The public information release part of this is interesting, too. Why did it take almost two days for S&WB to issue a formal alert about the situation? Given that situations that can cause a boil water alert to be issued are among the most likely of emergencies at treatment facilities, one has to wonder why a template press release and official alert weren’t previously developed and approved. Something with <insert information about treatment facility here> and <insert date and time of event here>, but that still had the official recommendations ready to go would have saved hours, I imagine.

And S&WB isn’t the only party that should learn something from this situation. OHS & PS should update their alerting protocol to allow for unofficial communications to be released — exactly as they did in this situation. So, kudos to OHS & PS for understanding that the public’s need for information in an emergency can trump protocol, but now they need to understand the value of the flexibility demonstrated by the person running the alert system and enshrine that in the official protocols.

In sum, again, I don’t mean to pile on to the folks in New Orleans. I think that they had a great plan and followed it—for the most part—to a “T.” But emergencies rarely happen between 8:30 and 5:00, from Monday through Friday.
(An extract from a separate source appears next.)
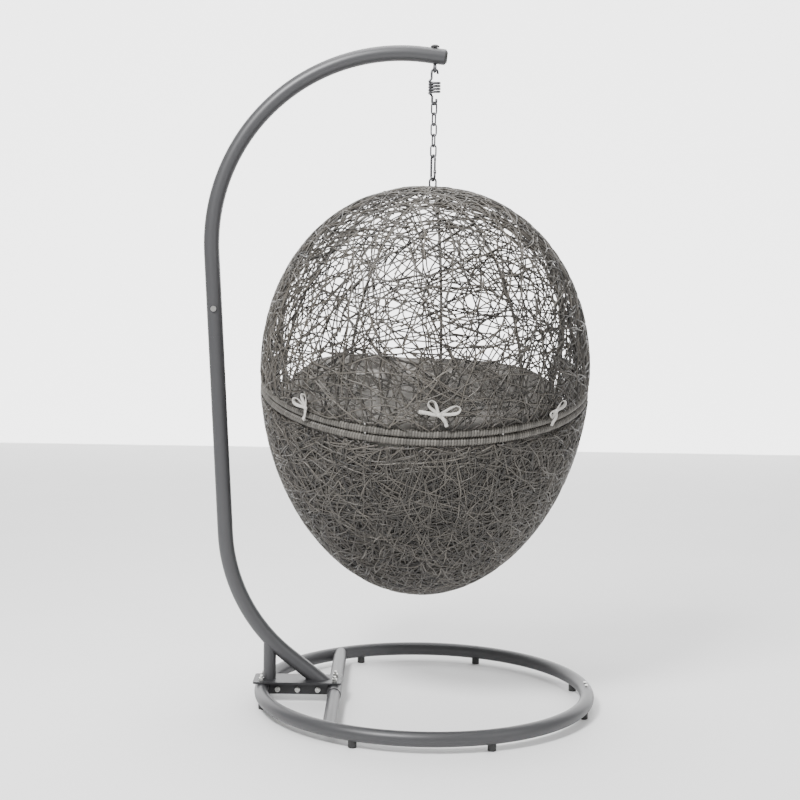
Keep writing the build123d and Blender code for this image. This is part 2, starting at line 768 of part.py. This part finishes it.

They happen on Friday and Saturday nights, in northern states on the coldest night of the year, in the south on the swelteringest August afternoon, when that one guy that’s crucial to the response is on a cruise. So while it impossible—especially with today’s budget climate—to do any large-scale exercising off-hours, it’s cheap and easy to do a call-down in the evening, on the weekend, when somebody’s out of town, just to make sure that you can.

Thank you, New Orleans, for being just prepared enough to prevent any real problems, but just “like the rest of us” enough that we can all learn something from your experience.